Proving that $ { {2^n - (-1)^n} \over {3} } $ is an odd number for all $n\ge1$

Question

This is a problem from Mathematics Analyses and Approaches HL (IB). Do note that this is not homework or any sort of submission, I'm doing it merely out of interest. I need to prove the following conjecture using the principle of mathematical induction:

$$ {{2^n-(-1)^n}\over {3}} \; \text{is an odd number for all} \; n \in Z^+ $$

And here is my proof:

$$ \text{If} \; n=1, \; {{2^1-(-1)^1}\over {3}} = 1, \; \therefore P_1 \; \text{is true} $$

$$ \text{If} \; P_k \; \text{is true}, \; {{2^k-(-1)^k}\over {3}} = 2A+1 \; \text{where A} \in Z $$

$$ \text{And now,} \; {{2^{k+1}-(-1)^{k+1}}\over {3}} \implies {2({2^k)+(-1)^k}\over {3}} $$

$$ \text{from} \; P_k, \; 2^k = 6A + 3+(-1)^k $$

$$ \implies {2({6A + 3+(-1)^k)+(-1)^k}\over {3}} $$

$$ \implies {{12A+6+3(-1)^k}\over {3}} $$

$$ \implies 4A+2+(-1)^k $$

$$ \implies 2(2A+1)+(-1)^k $$

Now, my reasoning here is that two times any integer always gives an even number. We know that $2A+1$ is an integer, so $2(2A+1)$ has to be even. Now, any subtracting 1 from or adding 1 to any even number gives an odd number. As $2(2A+1)$ is even, $2(2A+1)+(-1)^k$ has to be odd.

Is this proof correct? Anything I should do differently or elaborate on?

Answer 1

Yes it is absolutely fine, as an alternative by exhaustion we have for $n=2k$

$${{2^n-(-1)^n}\over {3}}={{2^{2k}-1}\over {3}}\implies \frac{2^{2k}-1}{3}+1=\frac{2^{2k}+2}{3}=2\frac{2^{2k-1}+1}{3}$$

and for $n=2k+1$

$${{2^n-(-1)^n}\over {3}}={{2^{2k+1}+1}\over {3}}\implies \frac{2^{2k+1}+1}{3}+1=\frac{2^{2k}+4}{3}=2\frac{2^{2k}+1}{3}$$

Answer 2

I find your proof really good and simple, while my proof is pretty rough - This is what I got so far:

Using this formula (click here)(under difference of odd exponents), you can factorise the top to get -

$((2-(-1))(2^{n-1} +2^{n-2}(-1) +2^{n-3}(-1)^2+2^{n-4}(-1)^3 ...+2^0(-1)^{n-1}))/3$

The first bracket will evaluate to 3, which divided by 3 is 1 (cancelling the 3), while the the other bracket is the sum of even powers of 2 (for k being and integer, which it is).

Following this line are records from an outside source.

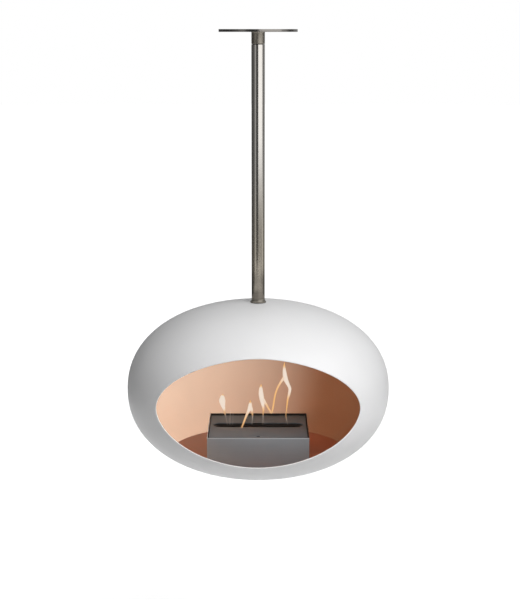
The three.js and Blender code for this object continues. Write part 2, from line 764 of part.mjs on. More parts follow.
add(fireplace, 'ceiling_plate', ceilingPlate(), 'brushedSteel');
add(fireplace, 'ceiling_stub', ceilingStub(), 'turnedSteel');
add(fireplace, 'swivel_bolt', swivelBolt(), 'darkSteel');
add(fireplace, 'swivel_washer', swivelWasher(), 'darkPolymer');
add(fireplace, 'swivel_bush', swivelBush(), 'bronze');
add(fireplace, 'thrust_washer', thrustWasher(), 'bronze');
add(fireplace, 'pole_top_plug', poleTopPlug(), 'turnedSteel');
add(fireplace, 'pole_tube', poleTube(), 'brushedSteel');
add(fireplace, 'pole_collar', poleCollar(), 'brushedSteel');
add(fireplace, 'collar_gasket', collarGasket(), 'darkPolymer');
[plugScrewHeight, spigotScrewHeight].forEach((height, row) => {
  setScrewAngles.forEach((angle, i) => {
    add(fireplace, `pole_set_screw_${2 * row + i + 1}`, setScrew(angle, height), 'darkSteel');
  });
});

add(ball, 'shell_upper', skinHalf(0, SHELL_WALL, 1), 'whitePaint');
add(ball, 'shell_lower', skinHalf(0, SHELL_WALL, -1), 'whitePaint');
add(ball, 'liner_upper', skinHalf(linerDepth, LINER_WALL, 1), 'copperCoat');
add(ball, 'liner_lower', skinHalf(linerDepth, LINER_WALL, -1), 'copperCoat');
add(ball, 'spreader_plate', spreaderPlate(), 'zincSteel');
add(ball, 'hanger_washer', hangerWasher(), 'zincSteel');
add(ball, 'hanger_bolt', hangerBolt(), 'zincSteel');
add(ball, 'hanger_cap', hangerCap(), 'copperCoat');
add(ball, 'floor_plate', floorPlate(), 'copperCoat');
floorScrewAngles.forEach((angle, i) => {
  add(ball, `floor_bracket_${i + 1}`, floorBracket(angle), 'darkSteel');
  add(ball, `floor_screw_${i + 1}`, floorScrew(angle), 'darkSteel');
});

add(burner, 'burner_casing', burnerCasing(), 'greySteel');
footPlaces.forEach((place, i) => {
  add(burner, `burner_foot_${i + 1}`, burnerFoot(place), 'darkPolymer');
});
add(burner, 'lid_rail_front', lidRail(-1), 'darkSteel');
add(burner, 'lid_rail_back', lidRail(1), 'darkSteel');
add(burner, 'tank_bearer_front', tankBearer(-1), 'darkSteel');
add(burner, 'tank_bearer_back', tankBearer(1), 'darkSteel');
add(burner, 'fuel_tank', fuelTank(), 'zincSteel');
add(burner, 'fibre_block', fibreBlock(), 'fibre');
add(burner, 'wick_screen', wickScreen(), 'darkSteel');
add(burner, 'damper_guide_left', damperGuide(-1), 'zincSteel');
add(burner, 'damper_guide_right', damperGuide(1), 'zincSteel');
add(burner, 'damper_plate', damperPlate(), 'darkSteel');
add(burner, 'burner_lid', burnerLid(), 'greySteel');

export default fireplace;
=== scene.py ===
"""Hanging fireplace: finishes, smooth skins, fittings and flames around its CAD frame.

Lengths are in metres in the frame's axes: +Z up along the pole, the mouth of the firebox
towards -Y, and the origin in the middle of the ceiling plate's upper face.
"""

import math

import bmesh
import bpy
from bpy.props import FloatProperty, FloatVectorProperty, PointerProperty
from bpy.types import Operator, Panel, PropertyGroup
from mathutils import Matrix, Vector


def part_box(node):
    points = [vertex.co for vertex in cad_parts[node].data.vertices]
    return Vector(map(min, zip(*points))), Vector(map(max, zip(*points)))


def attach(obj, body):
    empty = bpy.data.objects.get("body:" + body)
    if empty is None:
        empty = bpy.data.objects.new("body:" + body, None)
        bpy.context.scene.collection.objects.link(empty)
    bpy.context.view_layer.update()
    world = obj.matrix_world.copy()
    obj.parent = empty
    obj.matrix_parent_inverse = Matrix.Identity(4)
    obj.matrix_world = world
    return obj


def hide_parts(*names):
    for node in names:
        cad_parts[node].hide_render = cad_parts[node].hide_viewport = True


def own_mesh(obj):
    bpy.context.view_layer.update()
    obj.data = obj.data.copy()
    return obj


bl_info = {
    "name": "Hanging Fireplace",
    "version": (1, 0, 0),
    "blender": (4, 5, 0),
    "location": "3D View > Sidebar > Fireplace",
    "description": "Dresses the frame of a ceiling-hung ethanol fireplace",
    "category": "Object",
}

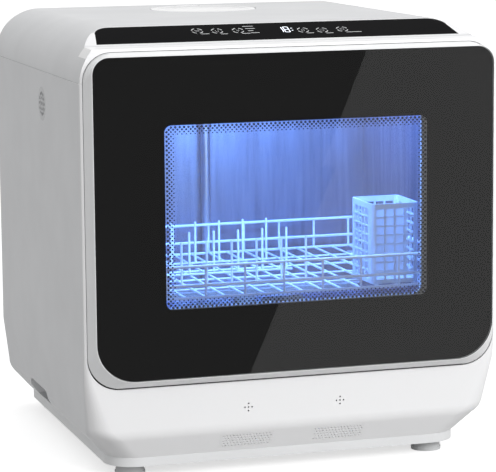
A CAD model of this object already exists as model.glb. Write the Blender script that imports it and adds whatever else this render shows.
import math

import bpy
import numpy as np
from mathutils import Matrix, Vector


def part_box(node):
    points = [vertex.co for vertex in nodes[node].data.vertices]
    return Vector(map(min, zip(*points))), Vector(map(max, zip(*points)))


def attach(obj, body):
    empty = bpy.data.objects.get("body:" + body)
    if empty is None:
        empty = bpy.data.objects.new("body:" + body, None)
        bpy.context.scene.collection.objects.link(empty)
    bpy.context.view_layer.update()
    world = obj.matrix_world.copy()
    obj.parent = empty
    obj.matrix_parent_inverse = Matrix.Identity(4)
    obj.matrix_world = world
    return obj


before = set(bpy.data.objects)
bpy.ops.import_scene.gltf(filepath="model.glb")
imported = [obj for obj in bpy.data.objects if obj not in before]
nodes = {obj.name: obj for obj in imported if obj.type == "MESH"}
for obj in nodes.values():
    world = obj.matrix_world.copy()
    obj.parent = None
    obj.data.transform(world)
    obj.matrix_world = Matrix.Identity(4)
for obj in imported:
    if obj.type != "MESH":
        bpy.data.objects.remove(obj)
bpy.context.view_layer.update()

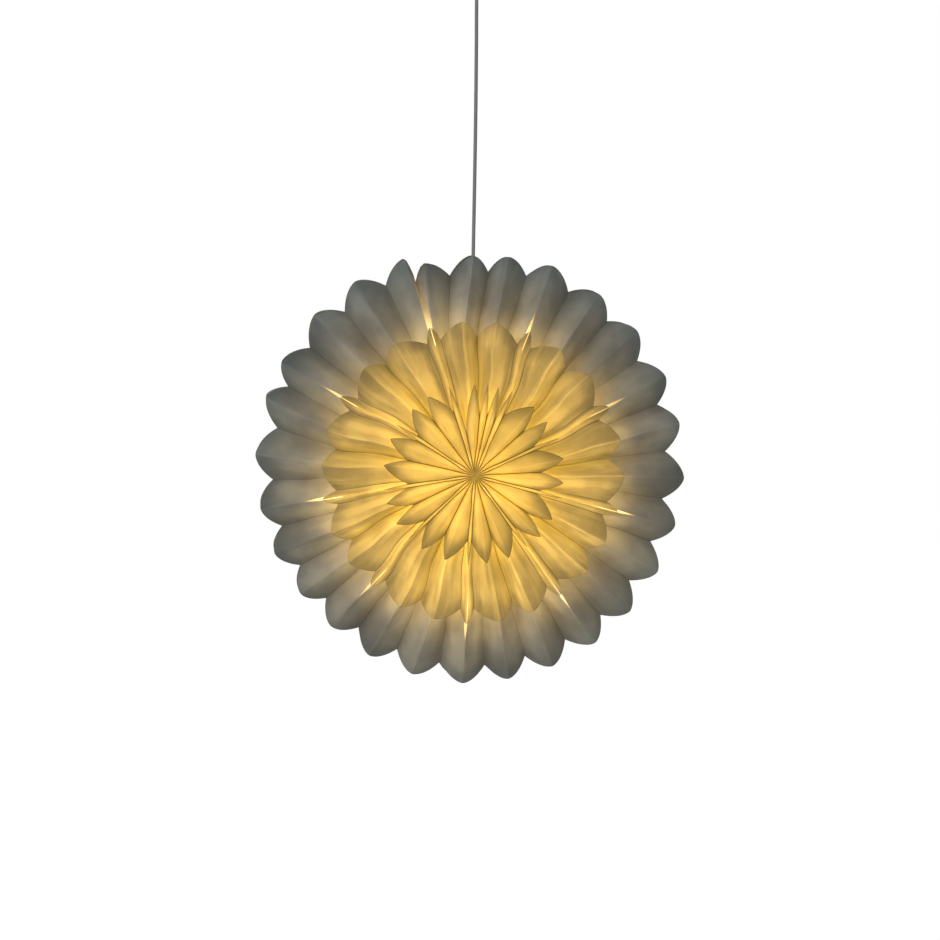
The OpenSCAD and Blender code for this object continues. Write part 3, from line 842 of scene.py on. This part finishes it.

The final term of that bracket will be either a 1 or -1 and as the rest is even, the whole bracket will be odd (of the form 2a +- 1)

I think this proof is less definitive but simpler to understand (kinda). Tell me what you think of it.

Answer 3

Equivalently, we can prove that $2^n-(-1)^n=3(2m+1)\equiv3\mod6$.

Indeed, $2^n\bmod6=2,4,2,4,2,\cdots$ to which you add or subtract $1$.

Answer 4

Your proof's fine. Interestingly, we don't need induction at all. If $n\ge1$,$$\frac{\frac{2^n-(-1)^n}{3}-1}{2}=\frac{2^n-(-1)^n-3}{6}.$$The numerator is both even (though not if $n=0$) and a multiple of $3$ (since $3|2-(-1)$), so is a multiple of $6$, and so the expression is an integer. (OK, I lied a little: the proof that $m|a-b\implies m|a^n-b^n$ uses induction.) This proves $\frac{2^n-(-1)^n}{3}$ is odd.